Talk in Washington, spearheaded by Congressional leaders including Speaker of the House John Boehner, R-Ohio, and Senate Budget Committee Chairman Kent Conrad, D-N.D., is that tax reform needs to tackle so-called tax expenditures. These incentives, which account for roughly $1 trillion in bypassed budget revenue each year, have been described by Conrad as a "back-door way of spending federal money."
House Speaker John Boehner, an Ohio Republican, is spearheading talks about tax reform that could affect tax incentives for retirement plan contributions.
Among these tax expenditures are exclusions for such items as mortgage interest deductions and employer contributions for health care.

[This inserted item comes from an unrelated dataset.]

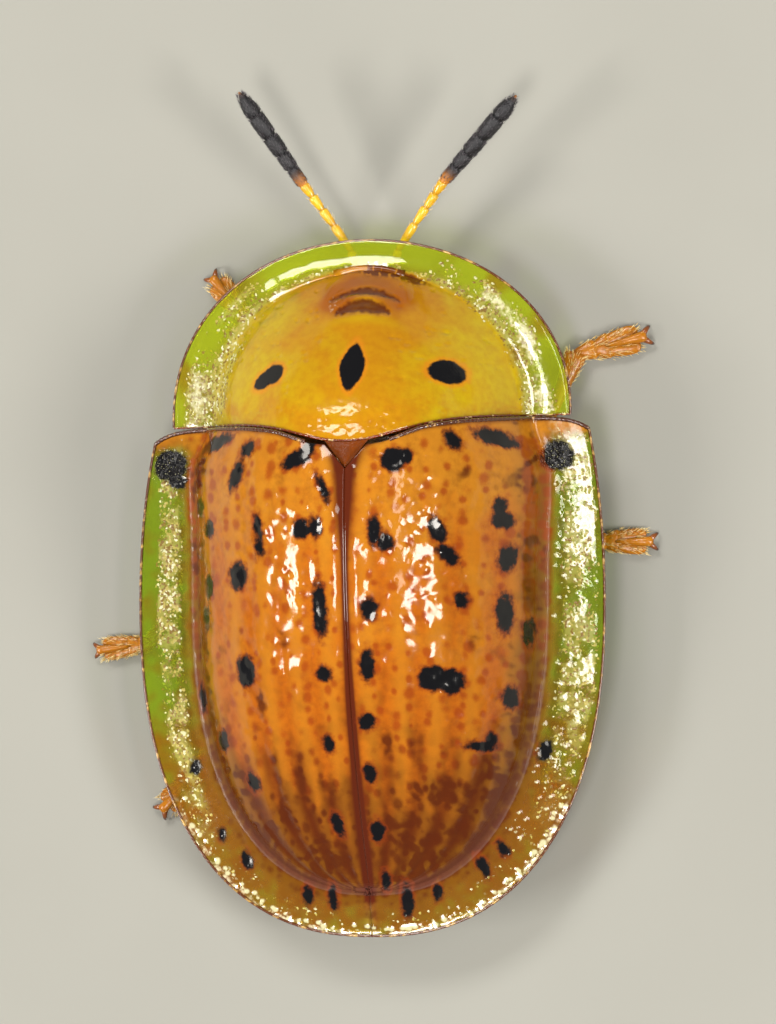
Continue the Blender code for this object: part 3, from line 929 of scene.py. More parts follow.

The deferral of taxes on contributions to IRAs, 401(k) plans, variable annuities and other retirement savings vehicles are among the incentives that could be reduced or eliminated. Typically, contributions to these accounts grow tax free until they are withdrawn at retirement, then are taxed at what is usually a lower rate post-retirement.
Retirement-tied tax incentives will cost the government about $142 billion in forgone tax revenue this year and about $788 billion over the next five years. The value of the incentives is challenged by critics who claim 80% of the benefits are claimed by the top 20% of income earners.
Testifying before the U.S. Senate Budget Committee on March 9, Robert Greenstein, president of nonpartisan research organization the
Center on Budget and Policy Priorities, spoke against the current system of tax expenditures and described the intended incentive for retirement savings as regressive.
"The costs of tax expenditures are large," he said. "In 2010 ... tax expenditures -- both individual and corporate -- amounted to $1.05 trillion. This greatly exceeded the cost of Medicare and Medicaid combined ($719 billion), Social Security ($701 billion), and non-security discretionary programs, which stood at $589 billion, a little over half of the cost of tax expenditures."
"As is the case with the mortgage interest deduction, high-income individuals receive the largest immediate benefit of the exclusion, even though they are the people most likely to save anyway in the absence of a government tax subsidy," he said.